Rispetto alla movimentazione dei beni verso il Paese membro di destinazione, prudentemente, l’Agenzia delle Entrate ha precisato che, “in merito alle operazioni in esame che si realizzano nel territorio di un altro Stato membro, occorre fa riferimento alla normativa ivi vigente per valutare come siano state recepite da detto Stato membro le disposizioni comunitarie, ossia se esso consideri l’introduzione di prodotti per «tentata vendita» tra le acquisizioni per finalità rientranti nella sfera d’impresa (e, pertanto, assimilate agli acquisti intracomunitari) ovvero se la parifichi alle introduzioni di beni che a livello doganale sono completamente esonerati da dazi all’importazione (e, pertanto, non assimilate agli acquisti intracomunitari)”.

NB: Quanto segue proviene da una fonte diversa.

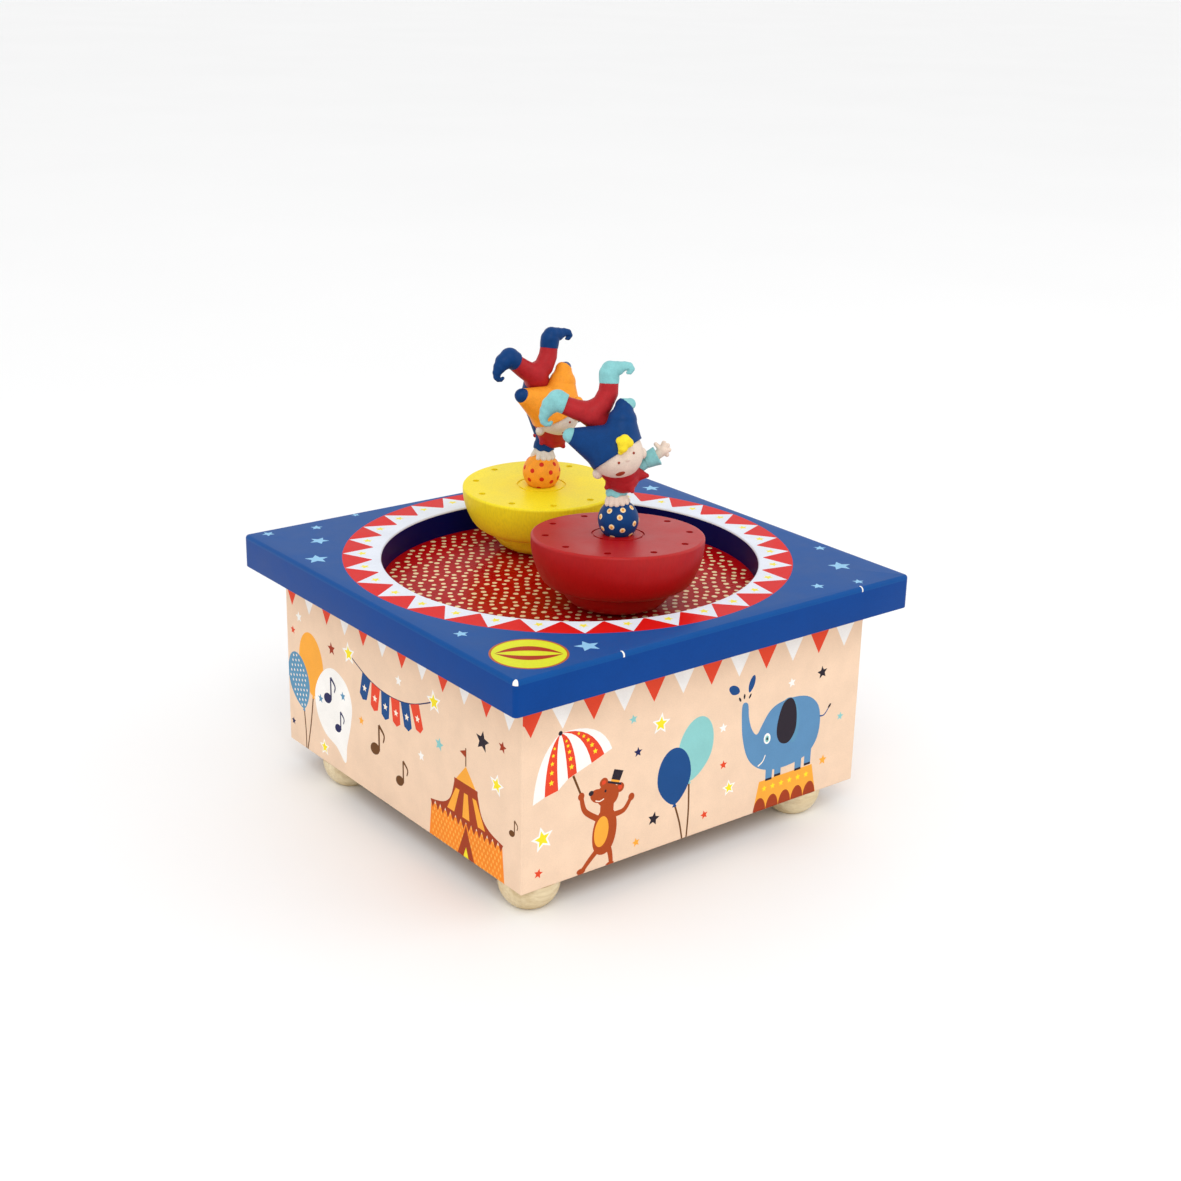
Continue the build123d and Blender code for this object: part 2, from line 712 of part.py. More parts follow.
def dome(base, size, first_hole):
    """A bowl-shaped dome of wood, flat side up, on a rounded foot, with a hollow for the figure."""
    radius, height, belly = size
    across = Plane(origin=base.origin, x_dir=base.x_dir, z_dir=-base.y_dir)
    top = base.offset(height)
    foot = radius - foot_inset
    side = [(radius, height)] + [(radius - inset, belly + share * (height - belly)) for inset, share in dome_side]
    side.append((radius - belly_inset, belly))
    with BuildPart() as wood:
        with BuildSketch(across):
            with BuildLine():
                ThreePointArc((0, 0), (foot_flat / 2, dome_crown / 4), (foot_flat, dome_crown))
                ThreePointArc((foot_flat, dome_crown), (foot - 1.6, belly * 0.42), (foot, belly - 0.6))
                Polyline((foot, belly - 0.6), (foot, belly), side[-1])
                Spline(*reversed(side))
                Polyline(side[0], (0, height), (0, 0))
            make_face()
        revolve(axis=Axis(base.origin, base.z_dir))
        fillet(wood.edges().filter_by(GeomType.CIRCLE).sort_by(SortBy.LENGTH)[-1], radius=dome_rim)
        with BuildSketch(base):
            Circle(magnet_radius + loose)
        extrude(amount=dome_magnet_height + 1.2, mode=Mode.SUBTRACT)
        with BuildSketch(top):
            Circle(ring_radii[1])
            Circle(ring_radii[0], mode=Mode.SUBTRACT)
        extrude(amount=-ring_depth, mode=Mode.SUBTRACT)
        with BuildSketch(top):
            with PolarLocations(rim_hole_circle * radius, rim_holes, start_angle=first_hole):
                Circle(rim_hole_radius)
        extrude(amount=-rim_hole_depth, mode=Mode.SUBTRACT)
        with BuildSketch(top):
            Circle(peg_radius + loose)
        extrude(amount=-peg_depth - 0.5, mode=Mode.SUBTRACT)
        with Locations(base.offset(height + ball_rise)):
            Sphere(ball_radius + loose, mode=Mode.SUBTRACT)
    return wood.part


def dome_magnet(base):
    """The disc magnet glued into the foot of a dome."""
    with BuildPart() as magnet:
        with BuildSketch(base.offset(1.0)):
            Circle(magnet_radius)
        extrude(amount=dome_magnet_height)
    return magnet.part


def figure_pin(base, height):
    """The steel peg that holds the ball on the dome."""
    with BuildPart() as pin:
        with BuildSketch(base.offset(height - peg_depth)):
            Circle(peg_radius)
        extrude(amount=peg_length)
    return pin.part


# the acrobat's limbs, from joint to joint with the radius at each end, in the figure's own frame:
# X to its left hand, Y behind it, Z up from the middle of the ball
head_centre = (1.2, -3.4, 21.5)
head_radius = 8.05
acrobat_limbs = [
    ((0, 0.2, 5.0), (0.4, 0.6, 8.6), 3.3, 2.9),
    ((0.4, 0.6, 8.6), (1.6, 2.0, 12.0), 2.9, 4.2),
    ((1.6, 2.0, 12.0), (1.0, 4.6, 20.0), 4.2, 4.6),
    ((1.0, 4.6, 20.0), (-2.6, 3.4, 29.0), 4.6, 4.3),
    ((-2.6, 3.4, 29.0), (-5.6, 1.2, 33.4), 4.3, 3.7),
    ((-5.6, 1.2, 33.4), (-13.3, 1.5, 36.5), 3.6, 2.9),
    ((-13.3, 1.5, 36.5), (-15.5, 1.7, 38.0), 3.0, 3.45),
    ((-15.5, 1.7, 38.0), (-17.5, 1.8, 36.9), 3.45, 3.3),
    ((-17.5, 1.8, 36.9), (-20.7, 1.4, 34.6), 3.3, 1.3),
    ((-20.7, 1.4, 34.6), (-20.9, 1.2, 32.6), 1.3, 1.0),
    ((-5.6, 1.2, 33.4), (-1.9, 1.6, 35.7), 3.7, 3.3),
    ((-1.9, 1.6, 35.7), (0.6, 3.2, 41.8), 3.3, 3.1),
    ((0.6, 3.2, 41.8), (0.9, 3.3, 44.8), 3.1, 3.15),
    ((0.9, 3.3, 44.8), (1.3, 3.3, 45.8), 3.15, 2.85),
    ((1.3, 3.3, 45.8), (5.7, 2.6, 46.7), 2.85, 1.5),
    ((5.7, 2.6, 46.7), (7.6, 2.2, 46.1), 1.5, 1.25),
    ((2.6, 2.0, 12.8), (9.8, 1.5, 17.2), 3.4, 2.3),
    ((9.8, 1.5, 17.2), (13.3, 1.6, 18.5), 2.3, 2.75),
    ((13.3, 1.6, 18.5), (15.4, 1.8, 20.2), 1.8, 2.3),
    ((-0.6, -3.2, 22.9), (-6.2, -2.9, 25.3), 8.6, 5.6),
    ((-6.2, -2.9, 25.3), (-12.2, -2.5, 27.9), 5.6, 2.75),
    ((2.3, -3.0, 24.3), (3.7, -2.0, 30.9), 7.6, 4.6),
    ((3.7, -2.0, 30.9), (4.5, -0.8, 35.0), 4.6, 2.9),
    ((4.5, -0.8, 35.0), (6.4, 0.8, 35.4), 2.9, 1.9),
    ((1.2, -2.0, 16.9), (3.0, -1.0, 11.5), 6.7, 5.3),
]


def standing_plane(base, height, face, back, aside):
    """The frame an acrobat was glued on in: it looks along face and leans back and aside a little."""
    way = math.radians(lean_heading)
    tip, roll = math.radians(back), math.tan(math.radians(aside))
    upward = Vector(
        math.sin(tip) * math.cos(way) - roll * math.sin(way),
        math.sin(tip) * math.sin(way) + roll * math.cos(way),
        math.cos(tip),
    ).normalized()
    turn = math.radians(face + 90)
    level = Vector(math.cos(turn), math.sin(turn), 0)
    left_hand = level - upward * level.dot(upward)
    return Plane(origin=base.offset(height + ball_rise).origin, x_dir=left_hand, z_dir=upward)


def acrobat(base, height, stand):
    """The figure and the ball it balances on, cast in one piece, with a blind hole for the pin."""
    standing = (Align.CENTER, Align.CENTER, Align.MIN)
    hole_bottom = height - 2
    head = stand.from_local_coords(Vector(*head_centre) * figure_scale)
    lumps = [Pos(*head) * Sphere(head_radius * figure_scale)]
    for first, second, radius_one, radius_two in acrobat_limbs:
        start = stand.from_local_coords(Vector(*first) * figure_scale)
        end = stand.from_local_coords(Vector(*second) * figure_scale)
        cone = Cone(radius_one * figure_scale, radius_two * figure_scale, (end - start).length, align=standing)
        lumps.append(Plane(origin=start, z_dir=end - start) * cone)
        lumps.append(Pos(*end) * Sphere(radius_two * figure_scale))
    ball = Pos(*stand.origin) * Sphere(ball_radius)
    with BuildPart() as cast:
        add(ball.fuse(*lumps))
        with BuildSketch(base.offset(hole_bottom)):
            Circle(peg_radius + loose)
        extrude(amount=peg_length - peg_depth + height + 0.4 - hole_bottom, mode=Mode.SUBTRACT)
    return cast.part


for name, spot, size, lean, pose, first_hole in dancers:
    base = leaning_plane(spot, lean)
    height = size[1]
    finish_piece(drive_magnet(spot), f"{name}_drive_magnet")
    finish_piece(dome(base, size, first_hole), f"{name}_dome")
    finish_piece(dome_magnet(base), f"{name}_dome_magnet")
    finish_piece(figure_pin(base, height), f"{name}_figure_pin")
    finish_piece(acrobat(base, height, standing_plane(base, height, *pose)), f"{name}_jester")
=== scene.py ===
"""Looks of the wooden music box: the printed case, the dance floor, and two acrobats on half-ball domes.

Lengths are millimetres in the part's frame until Shell.build() or cast_piece() turns them into metres.
The camera, the lights and the ground are placed in metres.
"""
import bpy
import json
import math
import numpy as np
from mathutils import Matrix, Vector
from mathutils.geometry import delaunay_2d_cdt


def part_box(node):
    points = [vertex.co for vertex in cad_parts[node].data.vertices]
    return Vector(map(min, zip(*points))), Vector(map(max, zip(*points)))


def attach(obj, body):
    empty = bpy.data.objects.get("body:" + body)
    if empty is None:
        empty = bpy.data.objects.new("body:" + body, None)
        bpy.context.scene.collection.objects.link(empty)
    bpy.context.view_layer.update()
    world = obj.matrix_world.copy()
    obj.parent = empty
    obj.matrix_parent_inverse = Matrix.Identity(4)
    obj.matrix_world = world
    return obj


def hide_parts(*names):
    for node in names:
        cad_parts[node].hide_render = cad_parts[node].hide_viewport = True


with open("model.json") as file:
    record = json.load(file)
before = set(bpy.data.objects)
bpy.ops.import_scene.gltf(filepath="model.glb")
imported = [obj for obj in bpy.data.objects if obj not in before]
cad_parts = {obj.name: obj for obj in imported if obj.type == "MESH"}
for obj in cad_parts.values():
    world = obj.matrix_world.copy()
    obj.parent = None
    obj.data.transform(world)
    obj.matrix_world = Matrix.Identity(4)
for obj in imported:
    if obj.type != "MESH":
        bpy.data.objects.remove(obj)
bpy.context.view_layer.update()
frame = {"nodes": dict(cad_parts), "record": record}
MM = 0.001


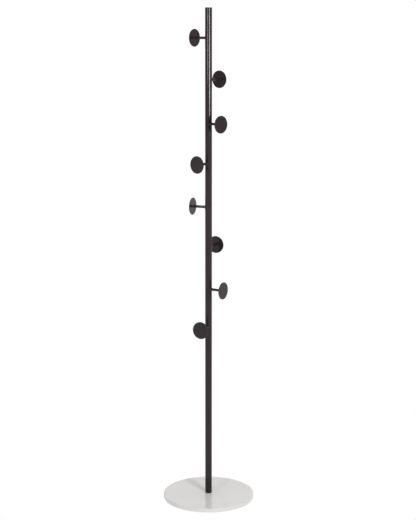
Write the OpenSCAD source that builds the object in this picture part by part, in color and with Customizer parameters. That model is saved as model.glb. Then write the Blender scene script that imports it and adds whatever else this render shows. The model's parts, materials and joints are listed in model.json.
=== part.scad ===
// Standing coat rack: a round post of three screwed steel tubes on a round stone
// base. Eight pegs, four on each of the two upper tubes, end in flat discs.
// Millimetres. The origin is on the post's axis at floor level, +Z is up, and the
// front of the rack faces -Y. Peg angles turn from +X towards +Y.
// Threads are plain cylinders at their major diameter.

/* [Overall] */
// Height from the floor to the top of the cap
rack_h = 1800; // [1400:10:2200]

/* [Stone base] */
// Diameter of the stone slab
base_d = 335; // [240:1:440]
// Thickness of the stone slab
base_t = 15; // [12:0.5:40]
// Radius of the slab's upper edge
base_top_edge = 1.6; // [0.5:0.1:4]
// Radius of the slab's lower edge
base_low_edge = 1; // [0.5:0.1:4]

/* [Floor pads] */
// Number of pads under the slab
pad_count = 6; // [3:1:12]
// Diameter of one pad
pad_d = 20; // [10:1:40]
// Thickness of one pad
pad_t = 1.5; // [1:0.25:5]
// Stone left between a pad and the slab's rim
pad_inset = 12; // [4:1:40]

/* [Base fixing] */
// Diameter of the steel plate in the recess under the slab
plate_d = 60; // [40:1:120]
// Thickness of the plate
plate_t = 2; // [1.5:0.5:5]
// Thread diameter of the base bolt
bolt_d = 8; // [6:1:10]
// Length of the base bolt under its head
bolt_len = 25; // [20:1:60]
// Diameter of the bolt's domed head
bolt_head_d = 14; // [12:0.5:20]
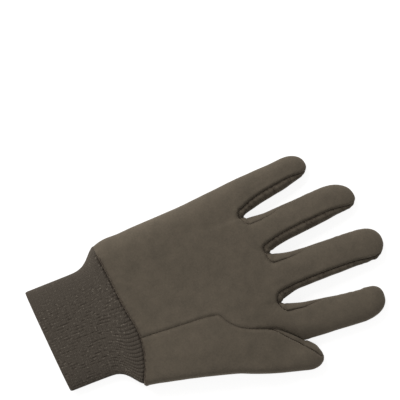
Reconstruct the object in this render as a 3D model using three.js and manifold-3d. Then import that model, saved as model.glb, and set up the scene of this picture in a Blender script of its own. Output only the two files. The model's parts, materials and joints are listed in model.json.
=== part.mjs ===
// Cotton work glove, right hand, lying on its back with the palm up.
// Brushed cotton jersey hand with a ribbed knit wrist, hollow and open at the wrist.
// Millimetres. +Y runs from the wrist to the fingertips, +X to the thumb side, +Z up out of the palm.
// While it is being made, x = 0 is the middle of the knit wrist and y = 0 the level of the wrist seam.
import * as THREE from 'three';
import { mergeVertices } from 'three/addons/utils/BufferGeometryUtils.js';
import Module from 'manifold-3d';

const wasm = await Module();
wasm.setup();

// Driving dimensions of the knit wrist
const CUFF_LENGTH = 54.5;
const CUFF_WIDTH = 80.5;
const CUFF_THICKNESS = 12;
const CUFF_END_SLANT = 5;
const KNIT_WALL = 2;
const RIB_PITCH = 2;
const RIB_DEPTH = 0.5;

// Driving dimensions of the cloth hand
const WRIST_WIDTH = 110;
const WRIST_THICKNESS = 17;
const WRIST_OFFSET = 0.8;
const WRIST_SEAM_RISE = 9;
const PALM_LENGTH = 116;
const PALM_WIDTH = 128;
const PALM_THICKNESS = 21;
const PALM_OFFSET = 3.5;
const WEB_BOW = 24;
const WEB_TILT = 2.3;
const CLOTH_WALL = 1.3;
const SEAM_WRAP = 4.5;
const SEAM_GAP = 0.3;

// Driving dimensions of the thumb
const THUMB_LENGTH = 131;
const THUMB_REACH = 34.3;
const THUMB_THICKNESS = 20.5;

// Fingers: length from the root to the tip, width and thickness at the root, share of the width left
// at the tip, sideways lean of the axis and of the tip alone, and the place of the root across the
// palm (share of its width from the middle) and past the palm's end.
const DIGITS = {
  little: {
    length: 57.5, width: 26.5, thickness: 15, taper: 0.72, lean: -6.5, skew: 1.5, across: -0.404, past: -3.5,
  },
  ring: {
    length: 77, width: 26.5, thickness: 16.5, taper: 0.9, lean: -5, skew: 3.5, across: -0.16, past: 2,
  },
  middle: {
    length: 84.3, width: 29, thickness: 17, taper: 0.83, lean: 2, skew: 1, across: 0.101, past: 2,
  },
  index: {
    length: 71, width: 29.5, thickness: 16, taper: 0.74, lean: 8, skew: -2, across: 0.39, past: 2,
  },
};

// Steps round a cloth section, round the smooth inside of the knit, and along the wrist seam
const CLOTH_STEPS = 18;
const KNIT_STEPS = 40;
const SEAM_STEPS = 14;

// Height of the outline edge above the surface the glove lies on, as a share of the thickness
const EDGE_SHARE = 0.42;
// How far the underside is pressed flat: above 1 the middle of it lies flat
const FLATNESS = 1.45;
// Roundness of the sections: 2 is an ellipse, more is squarer
const PALM_SQUARENESS = 3.4;
const FINGER_SQUARENESS = 2.3;
const THUMB_SQUARENESS = 2.5;
// Least half-height and half-width that the hollow keeps inside a section
const LEAST_HOLLOW = 0.3;
// Points of a mesh that lie closer than this are one point
const WELD_DISTANCE = 1e-4;
// Share of the knit wrist's length over which its end's slant fades out
const SLANT_FADE = 0.6;
// Share of a digit's length past which the hollow is pulled back from the tip
const TIP_SHARE = 0.5;

// Section of the knit wrist, from its end to under the cloth: place along it (share of its length,
// 0 at the end, 1 at the wrist seam), how far width and thickness have opened to the wrist's, and
// the squareness of the section.
const CUFF_ROWS = [
  { along: 0, opened: 0, squareness: 3 },
  { along: 0.3, opened: 0, squareness: 3 },
  { along: 0.66, opened: 0.01, squareness: 3 },
  { along: 0.75, opened: 0.07, squareness: 3 },
  { along: 0.84, opened: 0.27, squareness: 3 },
  { along: 0.92, opened: 0.6, squareness: 3.2 },
  { along: 1.0, opened: 0.93, squareness: 3.4 },
  { along: 1.2, opened: 1, squareness: 3.4 },
];

// Section of the palm, from below the wrist seam to the roots of the fingers: place (share of the
// palm's length), how far its width has spread to the palm's, thickness (share of the palm's), and
// share of the full bow towards the middle fingers.
const PALM_ROWS = [
  { along: -0.06, spread: 0, thick: 0.8, bow: 0 },
  { along: 0.06, spread: 0.08, thick: 0.86, bow: 0 },
  { along: 0.21, spread: 0.23, thick: 0.95, bow: 0 },
  { along: 0.4, spread: 0.38, thick: 1, bow: 0.1 },
  { along: 0.56, spread: 0.52, thick: 0.99, bow: 0.35 },
  { along: 0.69, spread: 0.72, thick: 0.92, bow: 0.7 },
  { along: 0.78, spread: 0.86, thick: 0.84, bow: 0.9 },
  { along: 0.82, spread: 0.92, thick: 0.7, bow: 1 },
  { along: 0.838, spread: 0.92, thick: 0.5, bow: 1 },
];

// Section of a finger, from inside the palm to the tip: place (share of its length), half-widths
// left and right of its axis (shares of its width, before the taper), thickness (share of its
// thickness at the root) and share of the sideways lean of the tip.
const FINGER_ROWS = [
  { along: -0.45, left: 0.49, right: 0.45, thick: 1.02, skew: 0 },
  { along: -0.2, left: 0.5, right: 0.495, thick: 1.04, skew: 0 },
  { along: 0, left: 0.5, right: 0.5, thick: 1, skew: 0 },
  { along: 0.25, left: 0.495, right: 0.5, thick: 0.93, skew: 0 },
  { along: 0.5, left: 0.495, right: 0.5, thick: 0.89, skew: 0 },
  { along: 0.75, left: 0.51, right: 0.51, thick: 0.82, skew: 0 },
  { along: 0.87, left: 0.46, right: 0.47, thick: 0.74, skew: 0.25 },
  { along: 0.95, left: 0.34, right: 0.35, thick: 0.62, skew: 0.75 },
  { along: 0.988, left: 0.18, right: 0.19, thick: 0.5, skew: 1 },
  { along: 1, left: 0.07, right: 0.08, thick: 0.42, skew: 1 },
];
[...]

In quest’ultima ipotesi, che è quella conforme alla disciplina comunitaria di riferimento, l’operatore italiano è tenuto:

  • ad annotare il trasferimento dei beni, a titolo non traslativo della proprietà, nel “registro di carico e scarico” di cui all’art. 50, comma 5, del D.L. n. 331/1993;
  • ovvero a prendere in “carico” i beni su un apposito documento, numerato e conservato ai sensi dell’art. 39 del D.P.R. n. 633/1972.

In linea con l’art. 17, par. 3, della Direttiva n. 2006/112/CE, se lo Stato membro di destinazione (nella specie, quello in cui si tiene la fiera mercato) assimila il trasferimento intracomunitario all’importazione in esonero totale dai dazi doganali, è solo con la vendita dei beni che, venendo meno la sospensione d’imposta, occorrerà regolarizzare l’operazione, applicando l’IVA sull’acquisto intracomunitario previa identificazione diretta o per mezzo del rappresentante fiscale da parte dell’impresa italiana.

Riguardo al trattamento IVA delle cessioni, escluse da IVA in Italia per carenza del presupposto territoriale, non è possibile utilizzare la posizione IVA accesa nello Stato membro per emettere fattura con IVA se, allo stesso tempo:

  • gli acquirenti sono soggetti d’imposta ivi stabiliti;
  • lo Stato membro ha previsto l’obbligo di reverse charge.

In questa ipotesi, è l’impresa italiana che, ai sensi dell’art. 21, comma 6-bis, lett. a), del D.P.R. n. 633/1972, deve emettere fattura indicando, in luogo dell’imposta, che si tratta di operazione soggetta ad “inversione contabile”, con l’eventuale indicazione della norma comunitaria o nazionale.

Ai fini INTRASTAT, per i beni movimentati nell’ambito delle suddette manifestazioni, è stato chiarito che “gli elenchi riepilogativi devono essere compilati, ai fini fiscali e statistici, solo in caso di cessione o acquisto dei beni e con riferimento al periodo di registrazione della relativa fattura” (C.M. n. 13-VII-14-464/1994, § B.15).